Chaussures marron

fran

Elargies, affaissées, renforts déchiquetés. Tâches circulaires de sueur incrustées dans le cuir vieilli. Première croûte dégommée, nubuck à triste mine, à douceur envolée. Semelles policées de tant de kilomètres parcourus sur bitume. Talons plat, cinq ans d’âge, recluses en fond de placard.

Les chaussures marron que je portais aux pieds avec toi rue de Médicis. Etoiles, ciel bleu profond. Tu me tenais le bras car on n’y voyait pas un chat. Je m’agrippais à toi, pour te sentir plus proche et te dire par le geste, mon désir grandissant de parcourir la nuit et cueillir des matins, chauds ou froids peu importe, avec toi près de moi. Silencieux, nez au vent, nous descendions la rue et j’entendais nos pas, infiniment discrets. Ils frôlaient l’asphalte dur comme un nuage mousseux. Le Luxembourg à gauche et à droite la chaussée, ses bruits et ses voitures nous doublant feux de croisement. Mes yeux cherchaient les tiens, puis fixaient mes chaussures.

Arrivés Place Claudel, ta voix emplit la nuit. Un ronronnement chaud et rauque. Tes paroles semblaient venues de loin. Peut-être charriées par l’air ambiant, caniculaire et moite. Ou par ma présence gauche. Elles débarquaient d’un ailleurs oublié. Mes pas se faisaient plus petits. Je ralentissais instinctivement. Ne pas en perdre une miette. Je m’enveloppais dans ta confidence, fière d’être cette femme-là, par qui la mémoire venait et ramenait la passé qui jouait à cache-cache. Tu peignais ton enfance avec des mots choisis. Des coups de pinceau délicats. Durs aussi. Je fermais les yeux. Alors tu surgissais derrière mes paupières, haut comme trois pommes et maigre, cheveux ébouriffés, expliquant à ton père que s’il quittait ta mère, tu le remplacerais comme époux. Tu t’en sentais capable et il fallait te croire.

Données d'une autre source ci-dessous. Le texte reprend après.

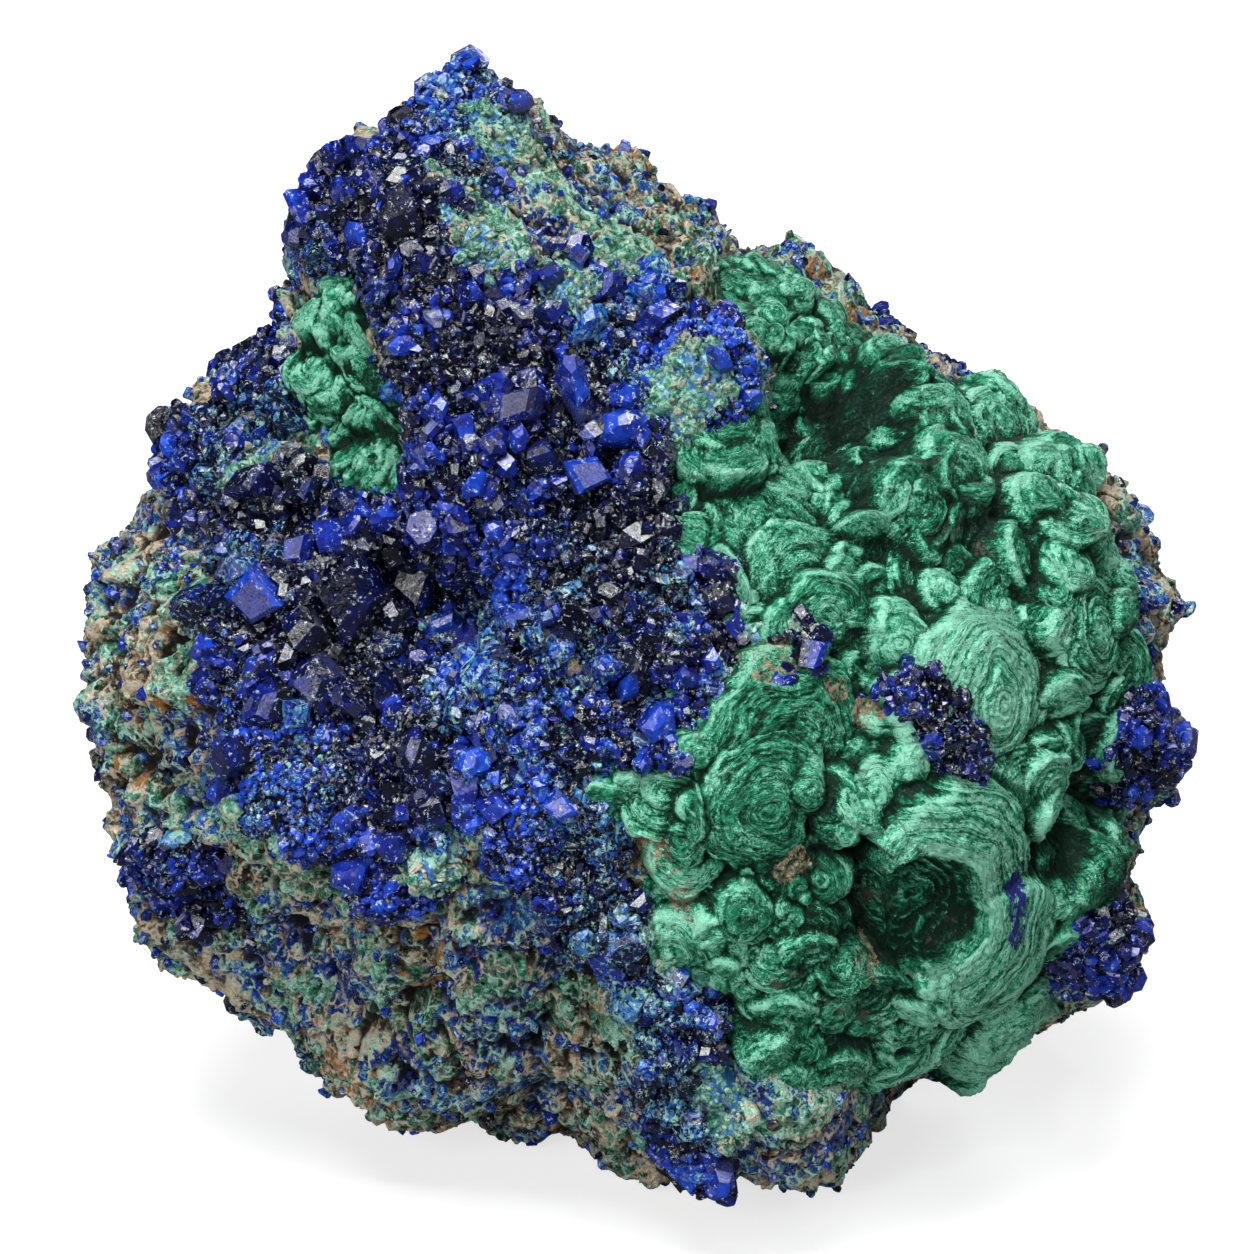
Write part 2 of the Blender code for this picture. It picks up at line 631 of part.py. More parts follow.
def grown_crystals(name, radius_of, crystals, rng):
    """Crystals set in a skin with their tops pointing out of it, as separate objects."""
    made = []
    turn_to_world = Matrix(face_axes().T.tolist()).to_4x4()
    for number, (x, y, size, turn, lean, side) in enumerate(crystals):
        direction = toward(x, y, side, form_radius)
        outward = Vector(direction)
        sunk = outward * (radius_of(direction[None, :])[0] - CRYSTAL_SINK * size)
        crystal = object_from(
            crystal_mesh(f"{name}_crystal_{number}", size, rng),
            f"{name}_crystal_{number}",
            collection_named("shaping"),
        )
        stance = outward.to_track_quat("Z", "Y").to_matrix().to_4x4()
        spin = Matrix.Rotation(math.radians(turn), 4, "Z") @ Matrix.Rotation(math.radians(lean), 4, "X")
        crystal.matrix_world = (
            Matrix.Translation(Vector(CENTRE) * MM)
            @ turn_to_world
            @ Matrix.Translation(sunk * MM)
            @ stance
            @ spin
        )
        made.append(crystal)
    return made


def join_crystals(crust, crystals):
    """Fuses the crystals with the crust that they grew from, and removes the loose ones."""
    group = bpy.data.collections.new(crust.name + "_crystals")
    for crystal in crystals:
        group.objects.link(crystal)
    step = crust.modifiers.new("grown", "BOOLEAN")
    step.operation = "UNION"
    step.solver = "EXACT"
    step.operand_type = "COLLECTION"
    step.collection = group
    applied(crust)
    for crystal in crystals:
        bpy.data.objects.remove(crystal)
    bpy.data.collections.remove(group)
    return crust


def scattered(patches, count, size, rng):
    """Seeded places for crystals inside round patches: (x, y, size, turn, lean, side)."""
    places = []
    for number in range(count):
        x, y, radius, side = patches[number % len(patches)]
        angle, reach = rng.uniform(0.0, 2.0 * math.pi), radius * 0.7 * math.sqrt(rng.uniform())
        share = size * rng.uniform(0.8, 1.25)
        turn, lean = rng.uniform(0.0, 90.0), rng.uniform(10.0, 45.0)
        places.append((x + reach * math.cos(angle), y + reach * math.sin(angle), share, turn, lean, side))
    return places


def azurite_piece(name, radius_of, crystals, cutters, rng):
    """A crust with its crystals, seated on whatever the cutters stand for."""
    crust = skin_on_sphere(name, radius_of, AZURITE_KEEP)
    join_crystals(crust, grown_crystals(name, radius_of, crystals, rng))
    return cut_by(crust, cutters)


def build_specimen():
    rng = np.random.default_rng(7)
    rock = skin_on_sphere("host_rock", rock_radius, ROCK_KEEP)
    settle_flat(rock)
    rock_seat = swollen_copy(rock, CLEARANCE)

    mass = skin_on_sphere("malachite_mass", malachite_radius, MALACHITE_KEEP)
    mass_seat = swollen_copy(mass, CLEARANCE)
    seam = skin_on_sphere("malachite_seam", seam_radius, MALACHITE_KEEP)
    seam_seat = swollen_copy(seam, CLEARANCE)
    nodules = skin_on_sphere("malachite_nodules", nodule_radius, MALACHITE_KEEP)
    nodule_seat = swollen_copy(nodules, CLEARANCE)
    cut_by(mass, [rock_seat])
    cut_by(seam, [rock_seat])
    cut_by(nodules, [rock_seat, mass_seat])
    minerals = {"malachite": [mass, seam, nodules], "azurite": []}

    large = [(x, y, size, turn, lean, 1) for x, y, size, turn, lean in LARGE_CRYSTALS]
    seats = [rock_seat, mass_seat, seam_seat, nodule_seat]

    druse_radius = partial(crust_radius, patches=druse_patches())
    minerals["azurite"].append(azurite_piece("azurite_druse", druse_radius, large, seats, rng))
    for name, (patches, count, size) in OUTLYING_CLUSTERS.items():
        cluster_radius = partial(crust_radius, patches=patches)
        crystals = scattered(patches, count, size, rng)
        minerals["azurite"].append(azurite_piece(name, cluster_radius, crystals, seats, rng))
    crystals = scattered(*KNOT_ON_MALACHITE, rng)
    minerals["azurite"].append(azurite_piece("azurite_knot", knot_radius, crystals, seats, rng))

    finishes = {"malachite": MALACHITE_FINISH, "azurite": AZURITE_FINISH}
    rock.data.materials.append(finish_of("host_rock", *ROCK_FINISH))
    for mineral, pieces in minerals.items():
        for piece in pieces:
            piece.data.materials.clear()
            piece.data.materials.append(finish_of(mineral, *finishes[mineral]))
    specimen = collection_named("azurite_specimen")
    for piece in [rock, *minerals["malachite"], *minerals["azurite"]]:
        for holder in list(piece.users_collection):
            holder.objects.unlink(piece)
        specimen.objects.link(piece)


def main():
    for old in list(bpy.data.objects):
        bpy.data.objects.remove(old)
    build_specimen()


main()
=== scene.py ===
"""Looks of an azurite and malachite specimen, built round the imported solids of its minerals.

Lengths are in millimetres until a mesh is made, and then in metres. Places on the stone are (x, y)
of the face plane through the stone's centre, which leans back from the upright: x runs right and y
up the face, as an eye in front of that plane sees them. Each mineral's skin is a distance from the
stone's centre for every direction, so that it follows the solid that it stands for.
"""

from __future__ import annotations

import logging
import math
from collections.abc import Callable, Sequence
from dataclasses import dataclass, field
from enum import Enum
from functools import cached_property

import bpy
import numpy as np
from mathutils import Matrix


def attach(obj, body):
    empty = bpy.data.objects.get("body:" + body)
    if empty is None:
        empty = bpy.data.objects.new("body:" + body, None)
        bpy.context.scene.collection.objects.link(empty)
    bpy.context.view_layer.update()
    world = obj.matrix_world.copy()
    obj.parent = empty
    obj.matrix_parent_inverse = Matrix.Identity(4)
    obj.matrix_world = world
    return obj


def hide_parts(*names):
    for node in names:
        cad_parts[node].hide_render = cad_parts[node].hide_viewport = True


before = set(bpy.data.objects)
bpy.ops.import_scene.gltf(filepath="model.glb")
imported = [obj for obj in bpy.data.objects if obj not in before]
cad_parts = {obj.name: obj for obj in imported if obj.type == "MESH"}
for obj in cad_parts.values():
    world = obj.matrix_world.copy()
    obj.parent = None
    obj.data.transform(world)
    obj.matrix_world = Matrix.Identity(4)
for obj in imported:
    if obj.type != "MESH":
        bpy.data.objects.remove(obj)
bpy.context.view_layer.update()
LOG = logging.getLogger("azurite_specimen")
MM = 0.001
MOST_FACETS = 40  # flat faces that one grain or crystal may have
Array = np.ndarray
Colour = tuple[float, float, float]

# ------------------------------------------------------------------ tables of the stone's form

# Outline across the face plane: (degrees round from +x towards +y, radius).
OUTLINE = (
    (0, 51.5), (5, 53.5), (15, 52.5), (20, 49.5), (25, 48.5), (30, 44.5), (38, 40), (45, 38.5), (55, 38.5),
    (68, 41), (75, 40), (80, 45), (90, 50.5), (95, 51.5), (100, 55.5), (105, 59), (110, 57), (120, 55),
    (126, 53), (131, 49.5), (135, 43), (141, 40.5), (150, 45), (160, 44.5), (170, 49.5), (185, 51.5),
    (195, 50.5), (200, 49.5), (205, 53), (212, 51), (220, 48.5), (230, 50), (240, 52), (250, 49.5),
    (258, 46.5), (265, 45.5), (272, 49), (280, 52), (290, 54), (296, 52), (301, 48), (310, 49.5), (320, 56),
    (325, 57), (330, 57), (336, 51.5), (341, 50.5), (348, 54), (354, 51),
)

# Swellings and hollows of the show face and of the far side: (x, y, reach, rise).
RELIEF = (
    (-22, 4, 8, -9),  # the deep pocket of dark crystals
    (-16, 4, 5, -5),
    (-30, 14, 5.5, -4),  # the shelf above it
    (-34, 15, 4, -2.5),
    (-26, 27, 6, -5),  # the green seam's recess
    (-23, 21, 5, -4),
    (-33, 33, 5, 2),  # its left wall
    (-33, 25, 5, 2),
    (-19, 40, 5, 2.5),  # brow over the seam
    (-7, 27, 8, -3),  # the valley that the druse runs down
    (-5, 12, 6, -3.5),
    (8, 26, 6, 4),  # ridge between the valley and the green mass
    (2, 38, 8, 2),
    (-8, -6, 8, 3),
    (-18, -2, 5, 2),
    (-31, -12, 8, 4),  # lower left shoulder
    (-46, 0, 8, 2),
    (26, -15, 22, 4),  # the whole green mass stands proud
    (21, 22, 6, -8),  # its cave
    (25, 5, 4, -4.5),
    (33, 7, 4, -4.5),
    (45.5, -14, 5, -5),
    (12, -43, 10, 4),  # front foot
    (-20, -36, 9, -2),
    (-34, -30, 9, -2.5),
    (0, -30, 6, -1.5),
    (30, -45, 8, -4),
)
BACK_RELIEF = (
    (-20, 30, 14, 4),
    (22, 14, 15, 4),
    (6, -20, 16, 3),
    (-30, -12, 13, 3),
    (0, 12, 9, -6),
    (34, -20, 9, -4),
    (-24, -40, 12, 9),  # the two feet behind the front one
    (-15, -44, 11, 6),
    (26, -39, 12, 8),
    (0, -42, 10, 4),
)

# Edge of the crystal crust at lower left, (x, y), below which the rock is set back.
LEDGE = ((-52, -18), (-42, -18.5), (-33, -20), (-28, -24), (-16, -26), (-4, -28))

# Flat breaks across the far side: (outward normal in the face frame, distance from the centre).
BREAKS = (
    ((-0.45, 0.35, -0.82), 31),
    ((0.40, 0.42, -0.81), 32),
    ((0.15, -0.30, -0.94), 33),
    ((-0.75, -0.15, -0.65), 42),
    ((0.80, -0.10, -0.60), 44.5),
    ((0.10, 0.85, -0.50), 40.5),
    ((-0.35, -0.75, -0.55), 43),
)

# Lumps of the rock: (width, height, channel of the noise).
LUMPS = ((12, 3.6, 11), (6.2, 1.7, 21))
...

Ton récit me troublait. Il ramenait l’enfance sur un plateau rouillé. Vieilli mais joli. Les comptines du soir, les serviettes de plage et le vélo bleu à roulettes pour les ballades au bois du dimanche matin. Mes pieds collaient au cuir. Talons chauds qui s’agrippaient aux semelles brûlantes. Je me revoyais petite fille. Agenouillée dans le sable face à la mer. Sur des échasses dans la cour de l’école. Heureuse. Puis, mes souvenirs déviaient. Ils se fondaient en un méli-mélo de gris et de noir. Les deux couleurs tournoyaient comme des feuilles à l’automne. Et ton père m’apparaissait sur le pas d’une porte en bois. Il portait à la main un unique bagage, même pas gros, presque vide, comme pour dire haut et fort qu’il partait les mains libres. J’apercevais ta mère dans la cuisine, affairée à la table comme si de rien n’était. Et toi, tapi en haut de l’escalier, qui n’osait faire un bruit.

Tu voulais le retenir, mais n’y parvenais pas, car tu ne savais pas quels mots retiennent les hommes du haut de tes huit ans. Maigre valise. Porte claquée. Ces images m’obsédaient. Faisaient des flashbacks incessants. Me cognaient rageusement la cervelle. Mes yeux étaient fixes. Ils regardaient droit devant. Mes pas devenaient si lourds que mes chaussures marron me sortaient des pieds. Leur cuir épuisé rendait l’âme sur la chaussée. Je tanguais. Valsais. Après, mes genoux avaient touché le trottoir et j’avais pris mes chaussures à la main. Moi nu pieds et toi le cœur à nu. Tu avais souri car la situation était aussi touchante que drôle. J’avais levé les yeux au ciel. Quelque chose montait là-haut, au-dessus de nos têtes. Peut-être était-ce ton passé qui, libéré par les mots, rejoignait les étoiles.

Talons plat, cinq ans d’âge, recluses en fond de placard. Bonnes à être bennées, mais le courage me manque.